▸ Material shown
= = = = =
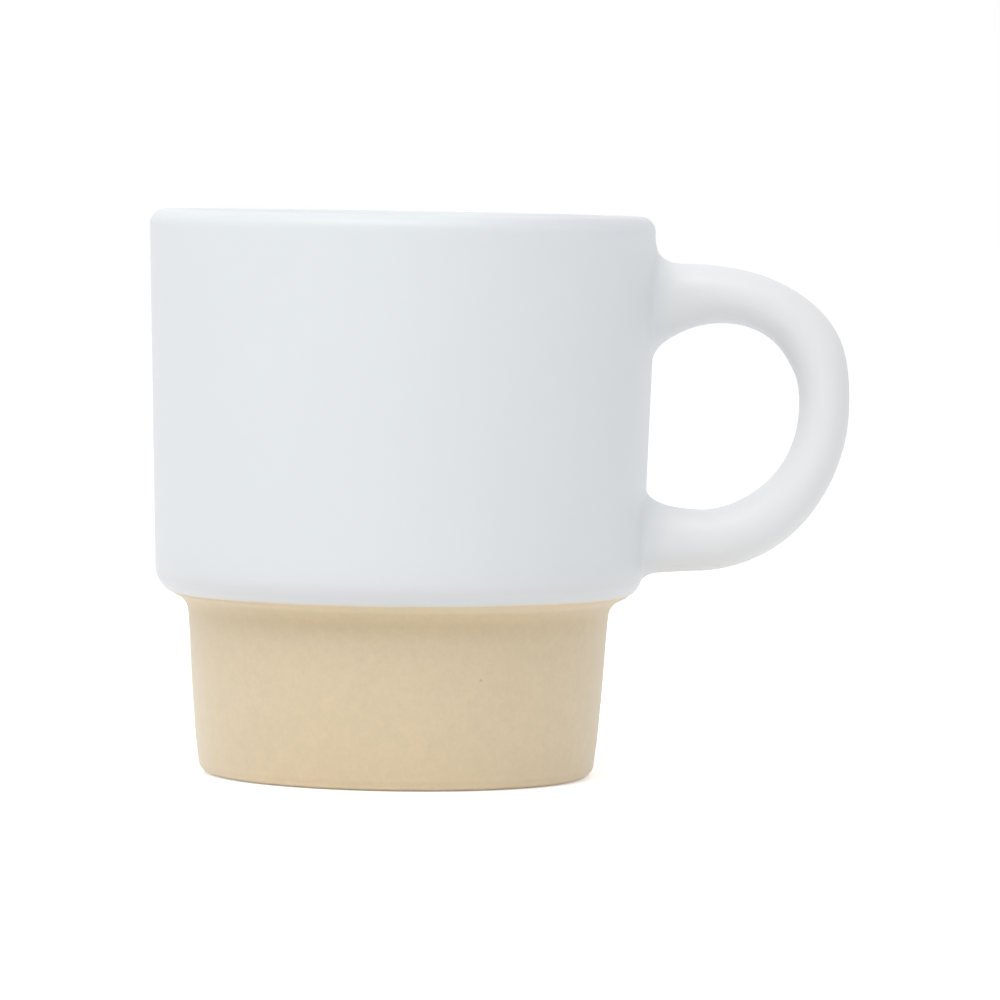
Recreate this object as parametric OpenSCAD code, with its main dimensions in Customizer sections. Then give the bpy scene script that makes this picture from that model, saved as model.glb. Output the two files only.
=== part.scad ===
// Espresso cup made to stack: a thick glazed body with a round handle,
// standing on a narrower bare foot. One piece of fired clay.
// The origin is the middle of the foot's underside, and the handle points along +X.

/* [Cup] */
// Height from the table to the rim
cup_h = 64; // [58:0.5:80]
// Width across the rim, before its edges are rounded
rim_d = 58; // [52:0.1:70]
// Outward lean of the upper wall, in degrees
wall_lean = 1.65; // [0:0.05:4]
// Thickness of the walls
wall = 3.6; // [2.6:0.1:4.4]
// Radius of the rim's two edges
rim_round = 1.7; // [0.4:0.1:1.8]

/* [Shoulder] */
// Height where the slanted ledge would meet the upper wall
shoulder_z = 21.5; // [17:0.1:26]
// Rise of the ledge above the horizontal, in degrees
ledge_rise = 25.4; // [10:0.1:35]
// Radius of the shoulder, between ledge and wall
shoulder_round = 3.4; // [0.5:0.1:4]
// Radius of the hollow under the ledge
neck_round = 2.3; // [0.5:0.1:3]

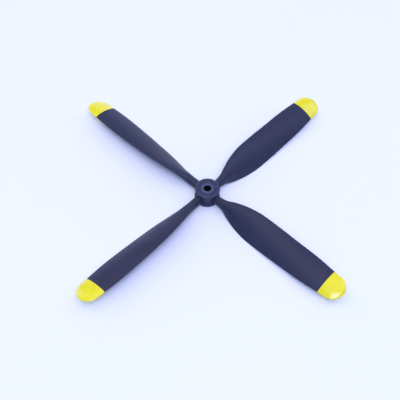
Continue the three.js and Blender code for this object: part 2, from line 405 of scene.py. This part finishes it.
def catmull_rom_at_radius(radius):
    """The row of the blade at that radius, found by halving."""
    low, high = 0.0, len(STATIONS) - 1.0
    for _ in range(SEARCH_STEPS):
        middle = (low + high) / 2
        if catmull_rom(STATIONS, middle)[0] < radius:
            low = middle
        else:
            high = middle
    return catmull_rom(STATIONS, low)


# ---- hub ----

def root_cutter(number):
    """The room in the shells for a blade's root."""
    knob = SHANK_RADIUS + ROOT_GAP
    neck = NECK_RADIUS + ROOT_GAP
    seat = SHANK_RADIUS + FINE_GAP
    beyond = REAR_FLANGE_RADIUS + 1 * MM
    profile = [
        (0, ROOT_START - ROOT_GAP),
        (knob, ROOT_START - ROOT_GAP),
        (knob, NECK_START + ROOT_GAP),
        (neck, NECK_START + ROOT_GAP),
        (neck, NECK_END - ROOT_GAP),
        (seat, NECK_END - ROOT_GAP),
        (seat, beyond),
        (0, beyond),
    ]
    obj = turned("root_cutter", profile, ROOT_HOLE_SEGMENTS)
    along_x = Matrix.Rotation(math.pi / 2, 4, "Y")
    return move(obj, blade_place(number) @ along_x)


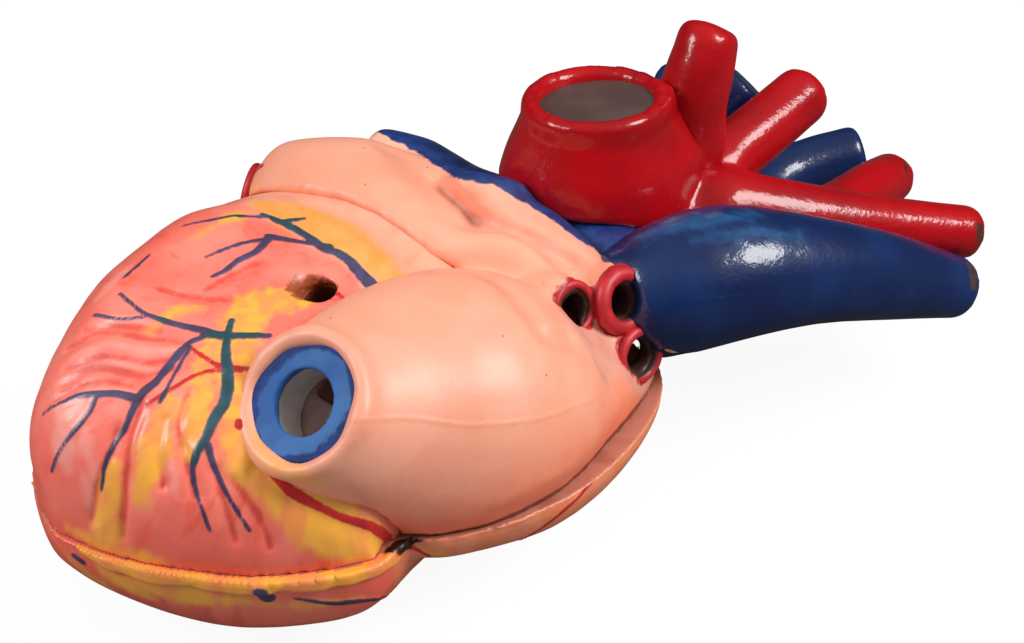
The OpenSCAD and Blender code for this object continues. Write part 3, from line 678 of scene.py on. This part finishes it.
= = = = =
▸ Aim of the exercise
From the data above, extract every line in its exact form.

▸ Task solution
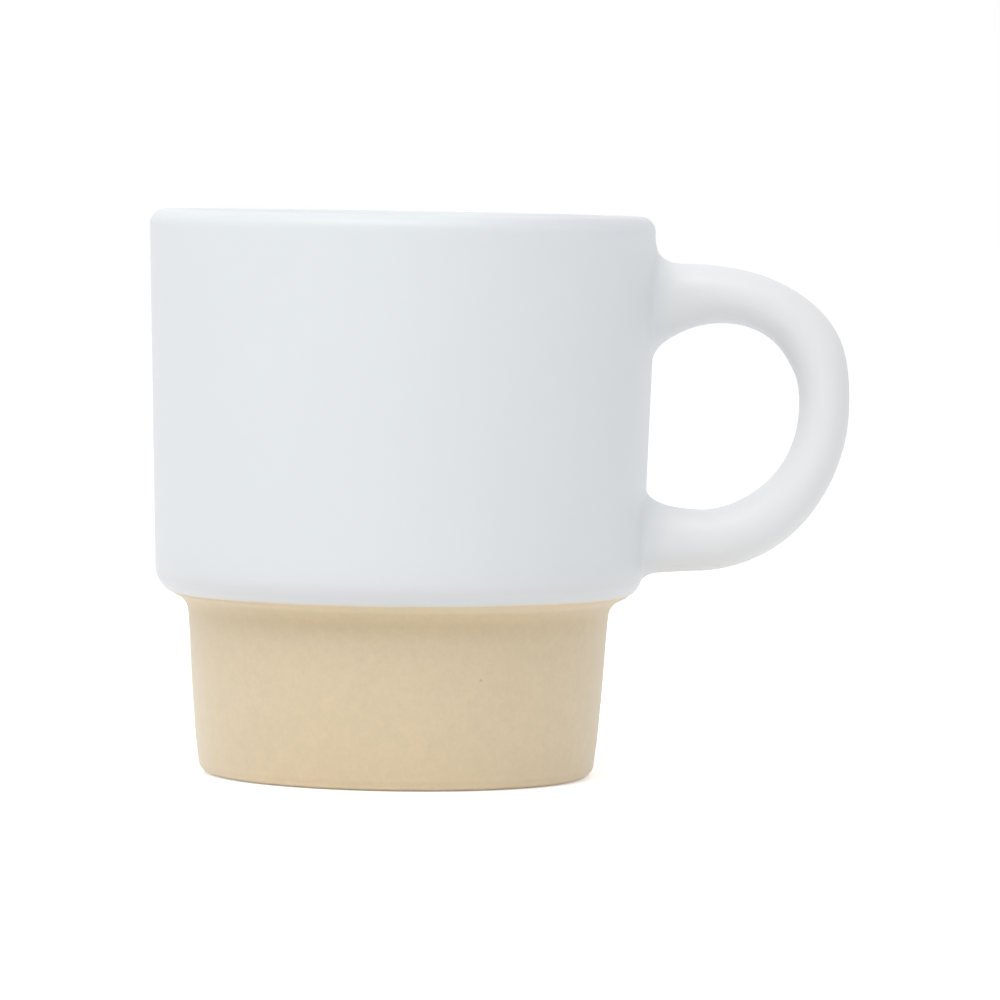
Recreate this object as parametric OpenSCAD code, with its main dimensions in Customizer sections. Then give the bpy scene script that makes this picture from that model, saved as model.glb. Output the two files only.
=== part.scad ===
// Espresso cup made to stack: a thick glazed body with a round handle,
// standing on a narrower bare foot. One piece of fired clay.
// The origin is the middle of the foot's underside, and the handle points along +X.

/* [Cup] */
// Height from the table to the rim
cup_h = 64; // [58:0.5:80]
// Width across the rim, before its edges are rounded
rim_d = 58; // [52:0.1:70]
// Outward lean of the upper wall, in degrees
wall_lean = 1.65; // [0:0.05:4]
// Thickness of the walls
wall = 3.6; // [2.6:0.1:4.4]
// Radius of the rim's two edges
rim_round = 1.7; // [0.4:0.1:1.8]

/* [Shoulder] */
// Height where the slanted ledge would meet the upper wall
shoulder_z = 21.5; // [17:0.1:26]
// Rise of the ledge above the horizontal, in degrees
ledge_rise = 25.4; // [10:0.1:35]
// Radius of the shoulder, between ledge and wall
shoulder_round = 3.4; // [0.5:0.1:4]
// Radius of the hollow under the ledge
neck_round = 2.3; // [0.5:0.1:3]

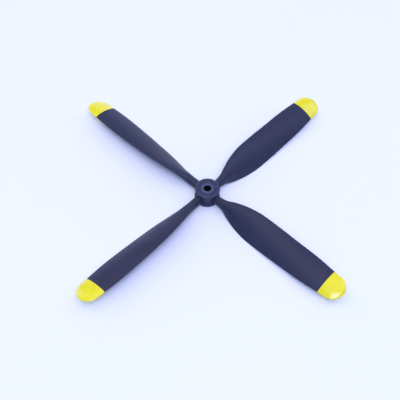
Continue the three.js and Blender code for this object: part 2, from line 405 of scene.py. This part finishes it.
def catmull_rom_at_radius(radius):
    """The row of the blade at that radius, found by halving."""
    low, high = 0.0, len(STATIONS) - 1.0
    for _ in range(SEARCH_STEPS):
        middle = (low + high) / 2
        if catmull_rom(STATIONS, middle)[0] < radius:
            low = middle
        else:
            high = middle
    return catmull_rom(STATIONS, low)


# ---- hub ----

def root_cutter(number):
    """The room in the shells for a blade's root."""
    knob = SHANK_RADIUS + ROOT_GAP
    neck = NECK_RADIUS + ROOT_GAP
    seat = SHANK_RADIUS + FINE_GAP
    beyond = REAR_FLANGE_RADIUS + 1 * MM
    profile = [
        (0, ROOT_START - ROOT_GAP),
        (knob, ROOT_START - ROOT_GAP),
        (knob, NECK_START + ROOT_GAP),
        (neck, NECK_START + ROOT_GAP),
        (neck, NECK_END - ROOT_GAP),
        (seat, NECK_END - ROOT_GAP),
        (seat, beyond),
        (0, beyond),
    ]
    obj = turned("root_cutter", profile, ROOT_HOLE_SEGMENTS)
    along_x = Matrix.Rotation(math.pi / 2, 4, "Y")
    return move(obj, blade_place(number) @ along_x)


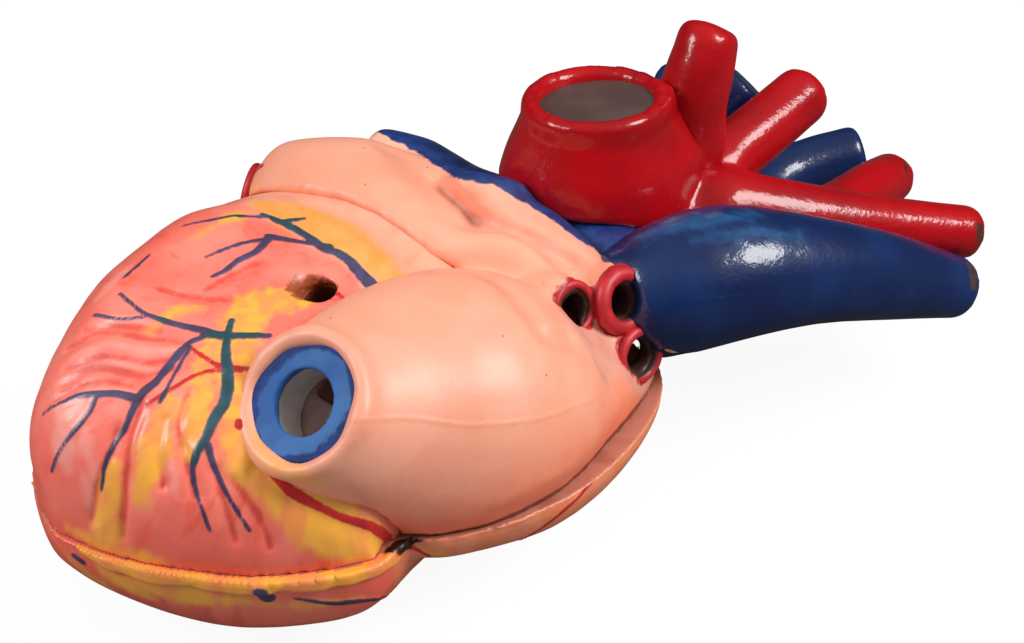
The OpenSCAD and Blender code for this object continues. Write part 3, from line 678 of scene.py on. This part finishes it.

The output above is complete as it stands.